Stories that consciously set out to “retell” Ovid’s have a harder time making him new, I think.

FC: You are unusual in having so solid a background in classical languages and literature among contemporary women writers responding to myth.What level of classical background can you assume in your readers and how does this colour the way you write?

JA: I’m afraid I assume no classical background in readers; it’s rare to find these days. I don’t want to alienate either those with no background or those who do have some, though, and I think this makes me ultimately engage classical names, images, etc., as they genuinely feel to me, not as scholarly references. I hope I don’t seem pedantic but probably do.

FC: What is the future for classical languages and literatures, do you think? Does it depend on their prevalence within popular culture today?

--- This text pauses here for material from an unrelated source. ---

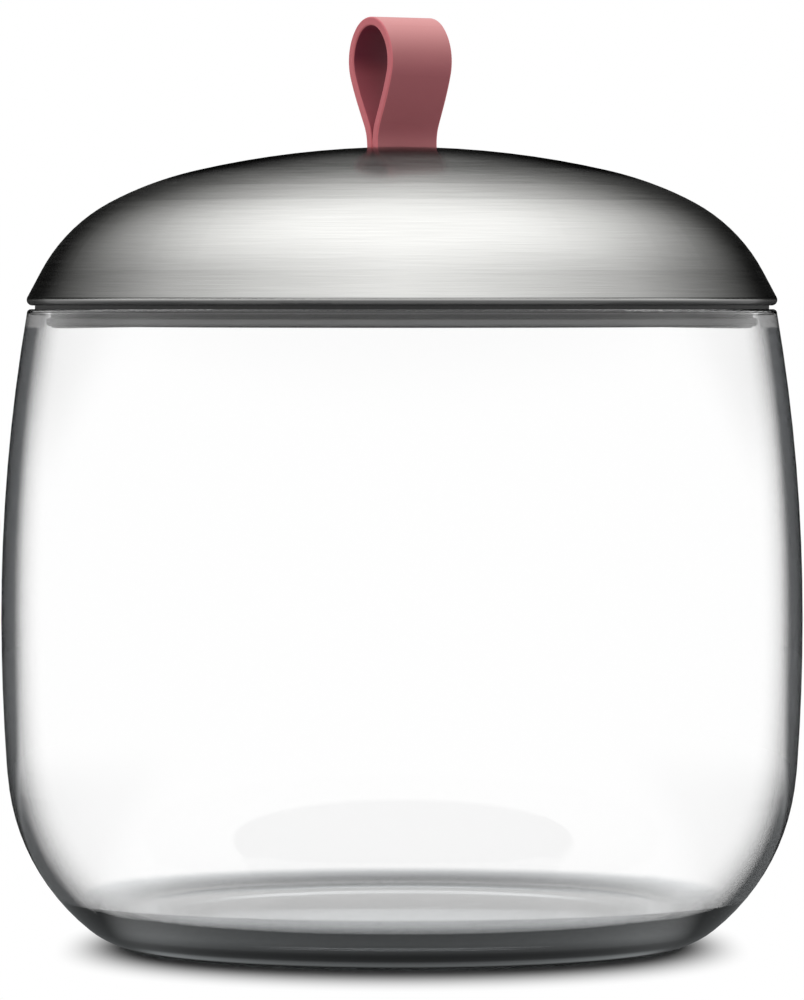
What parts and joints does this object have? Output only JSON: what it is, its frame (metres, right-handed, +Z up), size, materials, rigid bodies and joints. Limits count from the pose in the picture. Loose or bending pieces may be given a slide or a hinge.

JA: In my lifetime classical studies have been mourned as gone forever and then celebrated as newborn half a dozen times . . . When I worked at Tulane University in New Orleans in the early 1990s, we had a new chancellor who decided that Classics was not a cost-effective department and wanted it abolished, but he lost that fight; at my own university now, in Miami, we’ve in the past few years actually created a new Classics department. Classical scholars themselves are tenacious and likely to preserve the texts and their study like their monkish forebears—and new work being done these days on gender and sexuality studies is extremely rich and stimulating. My secret hope: a sophisticated animated film based on Ovid’s Metamorphoses, something as true as possible to the text and—because it is so compelling, dark, surprising, intense, sexy, witty—intoxicating to young viewers, who have seen so much that ultimately stems from Ovid but not Ovid himself.